A user-friendly workflow for phylogenomics
GNU General Public License v3.0
204 stars 25 forks source link

hmmsearch issue with large target sequence #50

Closed gavinmdouglas closed 2 years ago

gavinmdouglas commented 2 years ago

Hi there,

Thanks for making this extremely useful and well-documented tool!

I noticed that a genome I happened to know was very high quality based on checkm was dropped by GToTree due to no SCGs being identified. I looked into further and it was because this error occurred during the hmmsearch stage:

Fatal exception (source file p7_pipeline.c, line 697):
Target sequence length > 100K, over comparison pipeline limit.
(Did you mean to use nhmmer/nhmmscan?)
/home/gdouglas/local/miniconda3/envs/gtotree/bin/gtt-fasta-parallel.sh: line 70: 3753983 Aborted                 (core dumped) hmmsearch --cut_ga --cpu $num_cpus --tblout $
{tmp_dir}/${assembly}_curr_hmm_hits.tmp $hmm_file ${tmp_dir}/${assembly}_genes.tmp > /dev/null

This was with this assembly: https://www.ncbi.nlm.nih.gov/assembly/GCF_001865985.1 (and two other test E. coli genomes with the default Bacteria HMMs, and all default parameters).

There may not be anything to do on the GToTree side of things, as this seems to be internal to hmmsearch, but I just thought I would mention it here in case others run into the same error. One thing to note is that it took me a while to figure out what the problem was, and I would have just assumed that genome was very incomplete if I hadn't known otherwise, which could mean that on rare occasions genomes are left out of the final phylogeny due to this problem.

All the best,

Gavin

gavinmdouglas commented 2 years ago

See this related issue in VirSorter: https://githubhot.com/repo/jiarong/VirSorter2/issues/81

AstrobioMike commented 2 years ago

Hey there, Gavin :)

Thanks so much for the kind words and for letting me know about this!

Sorry you had to track things down, I'm very grateful you did though!

I will for sure go through and add in catches for intermediate steps like this, that is terrible this can happen right now

For this particular issue, since it's a hard-coded HMMER limitation like you mentioned (and noted by them here: https://github.com/EddyRivasLab/hmmer/issues/244), I'm thinking of putting in a filtering step to remove any proteins this big prior to running the hmm searching step. That way that genome as a whole still goes through. Does that sound good to you?

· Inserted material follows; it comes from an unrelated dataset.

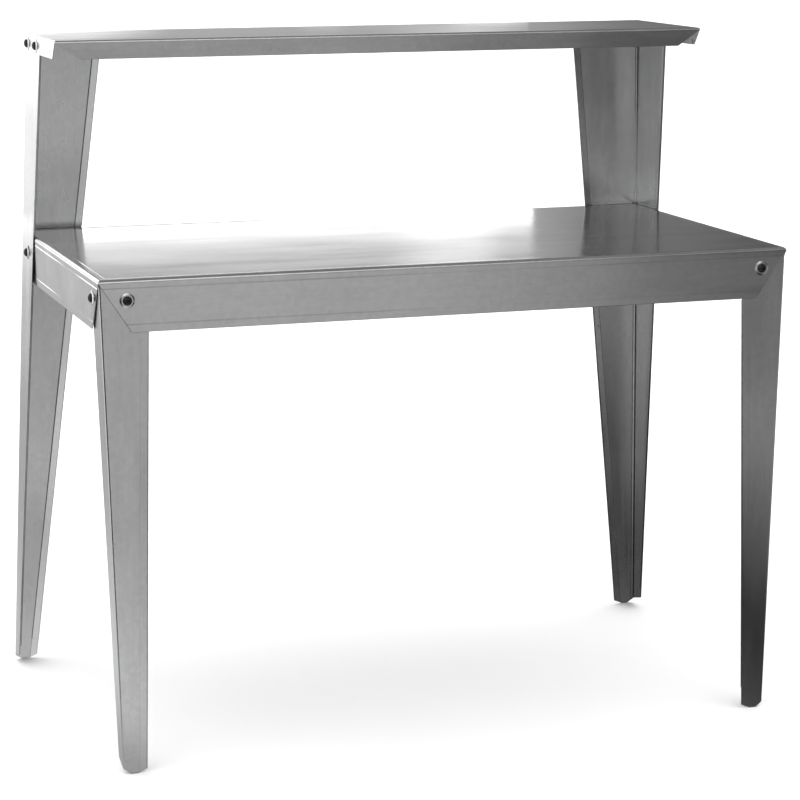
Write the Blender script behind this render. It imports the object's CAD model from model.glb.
import math

import bpy
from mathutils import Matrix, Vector


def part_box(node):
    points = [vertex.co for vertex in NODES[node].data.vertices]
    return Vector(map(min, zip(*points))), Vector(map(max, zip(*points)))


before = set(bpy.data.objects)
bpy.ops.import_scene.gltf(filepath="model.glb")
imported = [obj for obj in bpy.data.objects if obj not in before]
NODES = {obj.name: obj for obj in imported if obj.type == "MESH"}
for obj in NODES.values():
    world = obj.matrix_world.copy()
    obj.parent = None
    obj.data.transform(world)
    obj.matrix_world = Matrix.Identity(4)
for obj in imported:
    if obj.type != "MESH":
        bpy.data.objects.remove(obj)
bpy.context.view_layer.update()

# ---------------------------------------------------------------- the frame's planes and edges

TOP_LOW, TOP_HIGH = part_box("work_top")

# Metres: the hems' width, the top's bend radius, the feet's height and where a leg's edge ends.
HEM = 0.012
BEND = 0.006
FOOT = 0.036
LEG_HEM_TOP = TOP_LOW.z - 0.002

# How far the shallow line beside a bend lies from it, and half the widths of the lines.
MARGIN = 0.0075
STEP_HALF_WIDTH = 0.0014
HEM_LINE_HALF_WIDTH = 0.0011
EDGE_LINE_HALF_WIDTH = 0.0024

# How far a mesh vertex may lie from the height asked for.
LEVEL_TOLERANCE = 0.0015


def flange_plane(node, axis, inset, low, high):
    """Plane that runs beside a leg flange's free edge, inset from it: normal and point.

    axis is 0 for the flange that runs along X and 1 for the one along Y. The free edge is
    the one nearer the bench's middle, and it is straight between the two heights.
    """
    box_low, box_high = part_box(node)
    away = 1.0 if box_low[axis] + box_high[axis] > 0 else -1.0
    spots = []
    for level in (low, high):
        vertices = NODES[node].data.vertices
        near = [v.co[axis] * away for v in vertices if abs(v.co.z - level) < LEVEL_TOLERANCE]
        spots.append((min(near) * away, level))
    (edge_low, z_low), (edge_high, z_high) = spots
    normal = [0.0, 0.0, edge_low - edge_high]
    normal[axis] = z_high - z_low
    through = [0.0, 0.0, z_low]
    through[axis] = edge_low + away * inset
    return tuple(normal), tuple(through)


# ---------------------------------------------------------------- small node-graph helpers


class Graph:
    """Adds nodes to a node tree; sockets and numbers may be mixed freely."""

    def __init__(self, tree):
        self.tree = tree

    def node(self, kind, **settings):
        made = self.tree.nodes.new(kind)
        for key, value in settings.items():
            setattr(made, key, value)
        return made

    def feed(self, socket, value):
        if isinstance(value, bpy.types.NodeSocket):
            self.tree.links.new(value, socket)
        else:
            socket.default_value = value

    def math(self, operation, *values):
        made = self.node("ShaderNodeMath", operation=operation)
        for socket, value in zip(made.inputs, values):
            self.feed(socket, value)
        return made.outputs[0]

    def total(self, first, *others):
        for other in others:
            first = self.math("ADD", first, other)
        return first

    def product(self, first, *others):
        for other in others:
            first = self.math("MULTIPLY", first, other)
        return first

    def largest(self, first, *others):
        for other in others:
            first = self.math("MAXIMUM", first, other)
        return first

    def remap(self, value, low, high, to_low=0.0, to_high=1.0):
        made = self.node("ShaderNodeMapRange", interpolation_type="SMOOTHSTEP")
        self.feed(made.inputs["Value"], value)
        made.inputs["From Min"].default_value = low
        made.inputs["From Max"].default_value = high
        made.inputs["To Min"].default_value = to_low
        made.inputs["To Max"].default_value = to_high
        return made.outputs["Result"]

    def scaled(self, vector, scale):
        made = self.node("ShaderNodeMapping")
        self.feed(made.inputs["Vector"], vector)
        made.inputs["Scale"].default_value = scale
        return made.outputs["Vector"]

    def noise(self, vector, scale, detail=2.0, roughness=0.5):
        made = self.node("ShaderNodeTexNoise")
        self.feed(made.inputs["Vector"], vector)
        made.inputs["Scale"].default_value = scale
        made.inputs["Detail"].default_value = detail
        made.inputs["Roughness"].default_value = roughness
        return made.outputs["Fac"]

    def cells(self, vector, scale):
        made = self.node("ShaderNodeTexVoronoi", feature="F1")
        self.feed(made.inputs["Vector"], vector)
        made.inputs["Scale"].default_value = scale
        return made

    def ramp(self, value, stops):
        made = self.node("ShaderNodeValToRGB")
        self.feed(made.inputs["Fac"], value)
        ramp = made.color_ramp
        while len(ramp.elements) < len(stops):
            ramp.elements.new(0.5)
        for element, (position, colour) in zip(ramp.elements, stops):
            element.position = position
            element.color = (*colour, 1.0)
        return made.outputs["Color"]

    def dot(self, vector, direction):
        made = self.node("ShaderNodeVectorMath", operation="DOT_PRODUCT")
        self.feed(made.inputs[0], vector)
        made.inputs[1].default_value = direction
        return made.outputs["Value"]

    def past(self, position, normal, through):
        """Signed distance of a position from the plane through a point."""
        normal = Vector(normal).normalized()
        return self.math("SUBTRACT", self.dot(position, normal), normal.dot(Vector(through)))

    def band(self, distance, half_width):
        """1 at distance 0, falling to 0 at half_width metres to either side."""
        return self.remap(self.math("ABSOLUTE", distance), half_width, 0.0)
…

Thanks again for figuring out what was going on and writing in about this!

-Mike

gavinmdouglas commented 2 years ago

Hi Mike,

That sounds like a very reasonable change to remove those proteins. I wasn't sure if GToTree was calling proteins or if that was something hmmsearch was doing, but definitely that sounds great to me.

Cheers,

Gavin

AstrobioMike commented 2 years ago

This is addressed as of version 1.6.32, which is updated in conda 👍

Thanks again, Gavin!

gavinmdouglas commented 2 years ago

That must be a record! Thanks for the super fast support